Give the number of lines that include the string "shown", nothing more.

━━ Data supplied

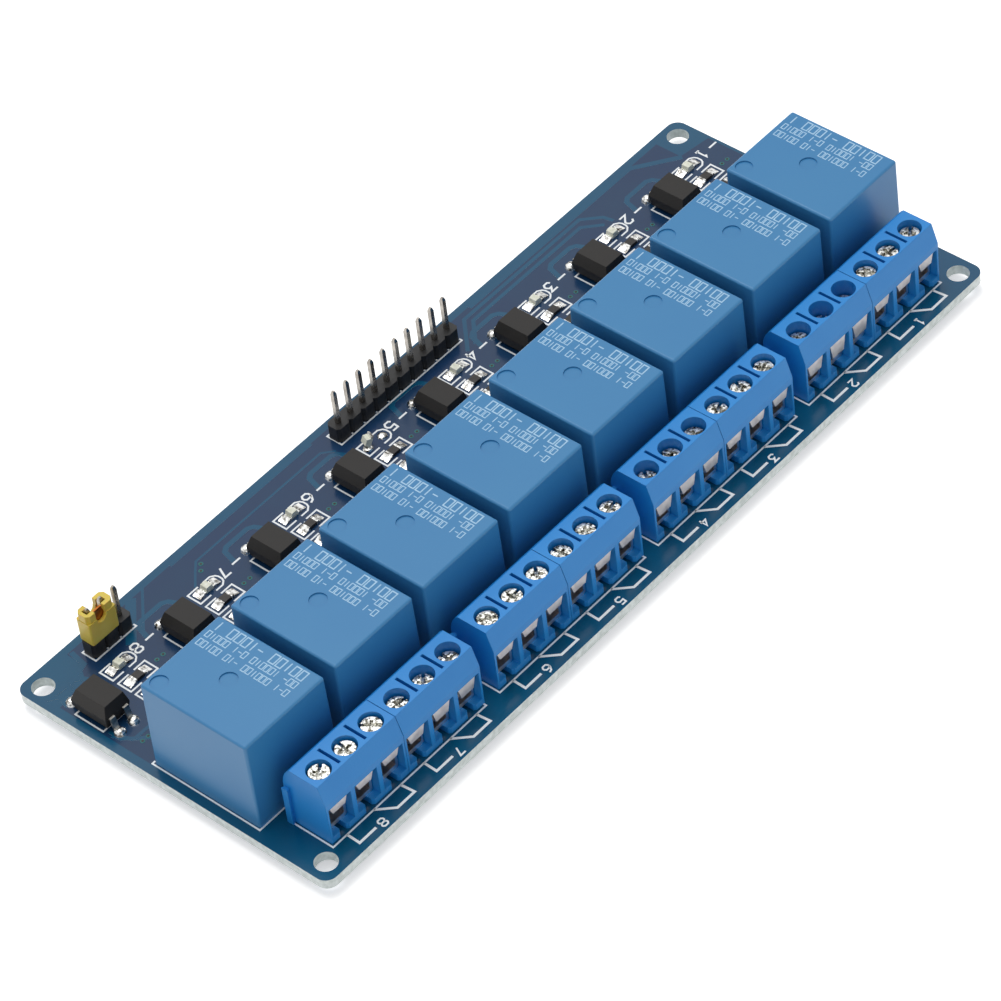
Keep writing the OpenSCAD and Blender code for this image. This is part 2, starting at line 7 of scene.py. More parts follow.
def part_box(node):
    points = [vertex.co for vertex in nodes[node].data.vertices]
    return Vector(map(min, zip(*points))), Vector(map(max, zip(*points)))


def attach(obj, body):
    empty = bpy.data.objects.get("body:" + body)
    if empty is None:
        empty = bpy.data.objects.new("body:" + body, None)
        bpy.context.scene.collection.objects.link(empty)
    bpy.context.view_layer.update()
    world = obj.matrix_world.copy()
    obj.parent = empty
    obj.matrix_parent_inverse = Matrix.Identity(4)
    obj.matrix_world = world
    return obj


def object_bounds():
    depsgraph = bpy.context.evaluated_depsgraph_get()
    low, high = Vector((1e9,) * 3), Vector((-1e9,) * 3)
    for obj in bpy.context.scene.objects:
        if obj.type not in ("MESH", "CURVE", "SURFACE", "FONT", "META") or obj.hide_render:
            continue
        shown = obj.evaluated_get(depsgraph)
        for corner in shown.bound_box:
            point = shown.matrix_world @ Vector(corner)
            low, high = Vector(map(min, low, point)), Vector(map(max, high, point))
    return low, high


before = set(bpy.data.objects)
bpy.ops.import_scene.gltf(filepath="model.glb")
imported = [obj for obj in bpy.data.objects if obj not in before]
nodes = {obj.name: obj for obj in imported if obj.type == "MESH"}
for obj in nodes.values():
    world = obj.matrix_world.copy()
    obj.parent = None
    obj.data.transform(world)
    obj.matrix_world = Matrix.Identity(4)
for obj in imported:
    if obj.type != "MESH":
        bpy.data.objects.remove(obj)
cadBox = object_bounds()
mm = 0.001
channels = range(1, 9)
print("frame loaded,", len(nodes), "nodes")


# places on the board, all in mm

def boxMm(name):
    low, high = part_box(name)
    return np.array(low) / mm, np.array(high) / mm


boardLow, boardHigh = boxMm("circuit_board")
boardTop = boardHigh[2]
boardUnder = boardLow[2]
relayBoxes = {ch: boxMm("relay_%d" % ch) for ch in channels}
relayX = {ch: (relayBoxes[ch][0][0] + relayBoxes[ch][1][0]) / 2 for ch in channels}
relayTop = relayBoxes[1][1][2]
terminalBoxes = {ch: boxMm("terminal_housing_%d" % ch) for ch in channels}
inputBox = boxMm("input_header_strip")
supplyBox = boxMm("supply_header_strip")
optoBoxes = {ch: boxMm("optocoupler_%d" % ch) for ch in channels}
optoX = {ch: (optoBoxes[ch][0][0] + optoBoxes[ch][1][0]) / 2 for ch in channels}
optoY = (optoBoxes[1][0][1] + optoBoxes[1][1][1]) / 2


# colours and materials

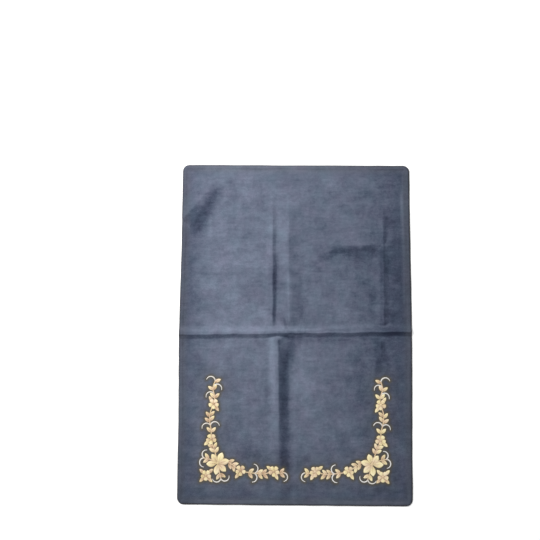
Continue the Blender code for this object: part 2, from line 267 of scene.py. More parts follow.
def apply_modifier(piece, kind, **settings):
    """Add a modifier, set it up and apply it."""
    work_on(piece)
    bpy.ops.object.modifier_add(type=kind)
    modifier = piece.modifiers[-1]
    for name, value in settings.items():
        setattr(modifier, name, value)
    bpy.ops.object.modifier_apply(modifier=modifier.name)


def triangles(piece):
    return sum(len(face.vertices) - 2 for face in piece.data.polygons)


# %% Lay the grid out
CLOTH_COLUMNS = 188
CLOTH_ROWS = 230
FINE_STEPS = 4001
# Where mesh lines are drawn together: the place, how far it reaches, and how much closer.
COLUMN_GATHERS = ((-375, 14, 2.5), (-56, 30, 1.8), (-10, 40, 0.8), (282, 24, 1.2), (375, 14, 2.5))
ROW_GATHERS = ((-550, 16, 2.5), (0, 18, 2.5), (284, 28, 0.8), (550, 16, 2.5))


def draw_together(places, half_size, gathers):
    """Slide evenly spaced mesh lines so that they are closer beside each gather."""
    fine = np.linspace(-half_size, half_size, FINE_STEPS)
    density = np.ones_like(fine)
    for at, reach, closeness in gathers:
        density = density + closeness * np.exp(-(((fine - at) / reach) ** 2))
    travelled = np.cumsum(density) - density[0]
    even = travelled / travelled[-1] * 2 * half_size - half_size
    return np.interp(places, even, fine)


work_on()
bpy.ops.mesh.primitive_grid_add(x_subdivisions=CLOTH_COLUMNS, y_subdivisions=CLOTH_ROWS, size=1)
cloth = bpy.context.object
cloth.name = cloth.data.name = "rug_cloth"
bpy.ops.transform.resize(value=(WIDTH * MM, LENGTH * MM, 1))
bpy.ops.object.transform_apply(location=False, rotation=False, scale=True)

grid = points_of(cloth)
column = draw_together(grid[:, 0], WIDTH / 2, COLUMN_GATHERS) / (WIDTH / 2)
y = draw_together(grid[:, 1], LENGTH / 2, ROW_GATHERS)
x = column * half_width(column, y)
print("mesh lines:", CLOTH_COLUMNS, "by", CLOTH_ROWS)

# %% Lean the lines along the creases, and raise the cloth
CROSS_LEAN = 14 / 760  # the cross crease's climb from left to right
CROSS_DROP = 5  # how far below the rug's middle it passes
CROSS_PULL = 360.0  # how far from the cross crease the lines still lean with it
CENTRE_X = -56.0
CENTRE_LEAN = -0.018
CENTRE_PULL = 150.0
EDGE_WANDER = 0.7
RIM_WIDTH = 35  # the wandering edge draws the cloth along over this width
SIDES_APART = 40  # far enough apart in the noise for opposite edges to wander differently

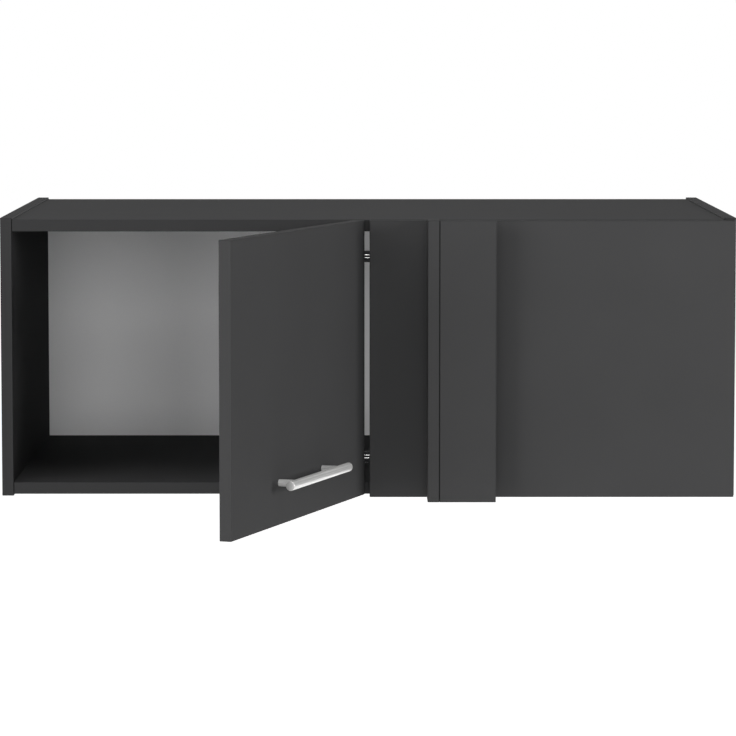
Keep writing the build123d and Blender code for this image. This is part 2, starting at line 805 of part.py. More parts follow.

━━━━

### Result
3